**DATA PROVIDED:**
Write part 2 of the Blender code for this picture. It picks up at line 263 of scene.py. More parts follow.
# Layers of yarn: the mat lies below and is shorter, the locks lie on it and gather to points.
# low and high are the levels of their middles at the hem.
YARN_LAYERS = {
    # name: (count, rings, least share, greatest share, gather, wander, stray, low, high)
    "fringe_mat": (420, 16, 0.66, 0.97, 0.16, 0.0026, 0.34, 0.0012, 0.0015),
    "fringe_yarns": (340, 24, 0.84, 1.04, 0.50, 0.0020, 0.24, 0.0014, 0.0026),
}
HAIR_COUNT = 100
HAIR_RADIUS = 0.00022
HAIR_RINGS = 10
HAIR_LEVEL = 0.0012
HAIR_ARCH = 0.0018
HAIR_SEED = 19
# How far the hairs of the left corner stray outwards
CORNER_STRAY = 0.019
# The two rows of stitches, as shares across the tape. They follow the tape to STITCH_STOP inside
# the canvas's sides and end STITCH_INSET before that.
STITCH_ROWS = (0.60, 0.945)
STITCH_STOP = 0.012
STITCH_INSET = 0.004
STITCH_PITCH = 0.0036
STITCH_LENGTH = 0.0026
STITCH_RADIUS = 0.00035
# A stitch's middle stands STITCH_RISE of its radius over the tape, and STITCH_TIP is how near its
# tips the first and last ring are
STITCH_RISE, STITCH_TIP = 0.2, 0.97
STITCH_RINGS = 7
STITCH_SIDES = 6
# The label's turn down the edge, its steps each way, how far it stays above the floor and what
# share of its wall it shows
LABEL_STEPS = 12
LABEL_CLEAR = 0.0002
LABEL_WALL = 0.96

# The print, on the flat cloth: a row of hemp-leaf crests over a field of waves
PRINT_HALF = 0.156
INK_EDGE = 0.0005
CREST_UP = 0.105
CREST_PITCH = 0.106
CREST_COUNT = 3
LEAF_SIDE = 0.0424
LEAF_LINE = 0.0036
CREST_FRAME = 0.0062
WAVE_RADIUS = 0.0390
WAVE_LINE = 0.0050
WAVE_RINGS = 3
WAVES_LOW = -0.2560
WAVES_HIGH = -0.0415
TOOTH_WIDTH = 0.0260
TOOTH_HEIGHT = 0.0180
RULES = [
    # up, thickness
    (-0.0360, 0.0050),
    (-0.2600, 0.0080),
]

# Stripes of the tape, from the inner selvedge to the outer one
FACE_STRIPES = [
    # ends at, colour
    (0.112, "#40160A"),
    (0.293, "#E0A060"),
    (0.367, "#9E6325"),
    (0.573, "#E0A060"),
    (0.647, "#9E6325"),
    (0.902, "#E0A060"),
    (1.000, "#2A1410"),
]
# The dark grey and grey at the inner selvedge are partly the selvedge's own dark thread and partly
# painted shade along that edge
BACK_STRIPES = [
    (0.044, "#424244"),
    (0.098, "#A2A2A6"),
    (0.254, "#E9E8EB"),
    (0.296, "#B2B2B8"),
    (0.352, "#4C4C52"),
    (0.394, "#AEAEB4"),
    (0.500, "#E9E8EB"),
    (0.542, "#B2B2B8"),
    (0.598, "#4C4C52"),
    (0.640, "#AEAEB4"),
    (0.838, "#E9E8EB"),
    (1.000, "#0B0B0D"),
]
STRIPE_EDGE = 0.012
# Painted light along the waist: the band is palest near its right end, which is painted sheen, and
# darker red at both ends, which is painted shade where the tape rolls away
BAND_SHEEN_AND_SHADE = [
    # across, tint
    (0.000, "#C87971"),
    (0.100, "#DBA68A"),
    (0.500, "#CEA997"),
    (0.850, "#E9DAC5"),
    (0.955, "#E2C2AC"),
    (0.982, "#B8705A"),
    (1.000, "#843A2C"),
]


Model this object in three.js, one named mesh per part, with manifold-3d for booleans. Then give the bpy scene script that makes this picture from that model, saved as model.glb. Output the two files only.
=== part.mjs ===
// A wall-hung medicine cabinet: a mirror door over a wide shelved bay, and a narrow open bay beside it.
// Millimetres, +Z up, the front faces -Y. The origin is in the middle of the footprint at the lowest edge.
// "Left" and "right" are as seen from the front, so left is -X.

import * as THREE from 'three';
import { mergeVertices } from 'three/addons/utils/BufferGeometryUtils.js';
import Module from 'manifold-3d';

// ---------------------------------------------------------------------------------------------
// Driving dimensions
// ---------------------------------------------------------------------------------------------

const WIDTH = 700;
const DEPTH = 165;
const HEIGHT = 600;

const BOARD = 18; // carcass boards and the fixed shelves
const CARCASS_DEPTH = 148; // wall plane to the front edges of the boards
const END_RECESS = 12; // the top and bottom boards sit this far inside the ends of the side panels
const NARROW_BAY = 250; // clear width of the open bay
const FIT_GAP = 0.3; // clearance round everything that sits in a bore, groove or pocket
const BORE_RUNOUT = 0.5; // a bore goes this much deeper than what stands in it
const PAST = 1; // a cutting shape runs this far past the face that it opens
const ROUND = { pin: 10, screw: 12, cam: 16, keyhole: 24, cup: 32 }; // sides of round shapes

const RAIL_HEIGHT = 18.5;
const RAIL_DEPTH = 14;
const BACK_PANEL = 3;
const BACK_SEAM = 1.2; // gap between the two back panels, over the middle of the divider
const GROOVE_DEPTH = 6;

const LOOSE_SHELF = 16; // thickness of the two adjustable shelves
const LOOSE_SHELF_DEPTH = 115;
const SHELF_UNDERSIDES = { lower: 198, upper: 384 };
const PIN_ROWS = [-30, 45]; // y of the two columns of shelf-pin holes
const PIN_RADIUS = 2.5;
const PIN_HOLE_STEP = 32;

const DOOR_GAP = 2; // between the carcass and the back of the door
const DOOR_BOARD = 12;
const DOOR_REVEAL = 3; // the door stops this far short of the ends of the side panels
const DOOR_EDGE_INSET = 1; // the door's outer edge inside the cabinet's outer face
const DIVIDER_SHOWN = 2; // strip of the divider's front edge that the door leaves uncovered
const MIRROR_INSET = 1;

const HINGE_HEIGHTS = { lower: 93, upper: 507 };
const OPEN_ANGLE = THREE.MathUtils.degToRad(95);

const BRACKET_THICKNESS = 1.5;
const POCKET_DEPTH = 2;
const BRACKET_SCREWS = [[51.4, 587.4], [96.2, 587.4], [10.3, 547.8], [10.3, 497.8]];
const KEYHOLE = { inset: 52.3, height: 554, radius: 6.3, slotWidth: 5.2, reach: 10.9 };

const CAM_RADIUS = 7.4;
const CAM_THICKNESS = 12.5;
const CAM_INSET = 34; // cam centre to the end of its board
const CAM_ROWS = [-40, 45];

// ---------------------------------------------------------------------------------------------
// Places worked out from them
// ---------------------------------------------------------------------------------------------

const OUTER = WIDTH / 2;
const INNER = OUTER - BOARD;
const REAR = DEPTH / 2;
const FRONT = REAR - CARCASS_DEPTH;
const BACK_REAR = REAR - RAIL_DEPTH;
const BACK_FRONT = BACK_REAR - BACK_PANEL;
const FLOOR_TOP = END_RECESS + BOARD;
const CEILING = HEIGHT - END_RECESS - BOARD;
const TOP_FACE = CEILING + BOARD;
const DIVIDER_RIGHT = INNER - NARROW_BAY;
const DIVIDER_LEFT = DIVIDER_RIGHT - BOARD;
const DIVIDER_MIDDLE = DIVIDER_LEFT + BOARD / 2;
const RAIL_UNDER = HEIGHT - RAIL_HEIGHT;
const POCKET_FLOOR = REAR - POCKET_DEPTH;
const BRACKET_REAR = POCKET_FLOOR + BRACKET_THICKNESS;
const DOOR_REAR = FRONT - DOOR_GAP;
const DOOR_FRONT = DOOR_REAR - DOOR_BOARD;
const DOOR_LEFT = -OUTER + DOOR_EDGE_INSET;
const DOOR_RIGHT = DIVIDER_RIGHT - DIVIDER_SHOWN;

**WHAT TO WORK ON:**
Write down exactly the span of lines above from the one containing "Model this object" to the one containing "of round shapes", both ends included.

**COMPLETE ANSWER:**
Model this object in three.js, one named mesh per part, with manifold-3d for booleans. Then give the bpy scene script that makes this picture from that model, saved as model.glb. Output the two files only.
=== part.mjs ===
// A wall-hung medicine cabinet: a mirror door over a wide shelved bay, and a narrow open bay beside it.
// Millimetres, +Z up, the front faces -Y. The origin is in the middle of the footprint at the lowest edge.
// "Left" and "right" are as seen from the front, so left is -X.

import * as THREE from 'three';
import { mergeVertices } from 'three/addons/utils/BufferGeometryUtils.js';
import Module from 'manifold-3d';

// ---------------------------------------------------------------------------------------------
// Driving dimensions
// ---------------------------------------------------------------------------------------------

const WIDTH = 700;
const DEPTH = 165;
const HEIGHT = 600;

const BOARD = 18; // carcass boards and the fixed shelves
const CARCASS_DEPTH = 148; // wall plane to the front edges of the boards
const END_RECESS = 12; // the top and bottom boards sit this far inside the ends of the side panels
const NARROW_BAY = 250; // clear width of the open bay
const FIT_GAP = 0.3; // clearance round everything that sits in a bore, groove or pocket
const BORE_RUNOUT = 0.5; // a bore goes this much deeper than what stands in it
const PAST = 1; // a cutting shape runs this far past the face that it opens
const ROUND = { pin: 10, screw: 12, cam: 16, keyhole: 24, cup: 32 }; // sides of round shapes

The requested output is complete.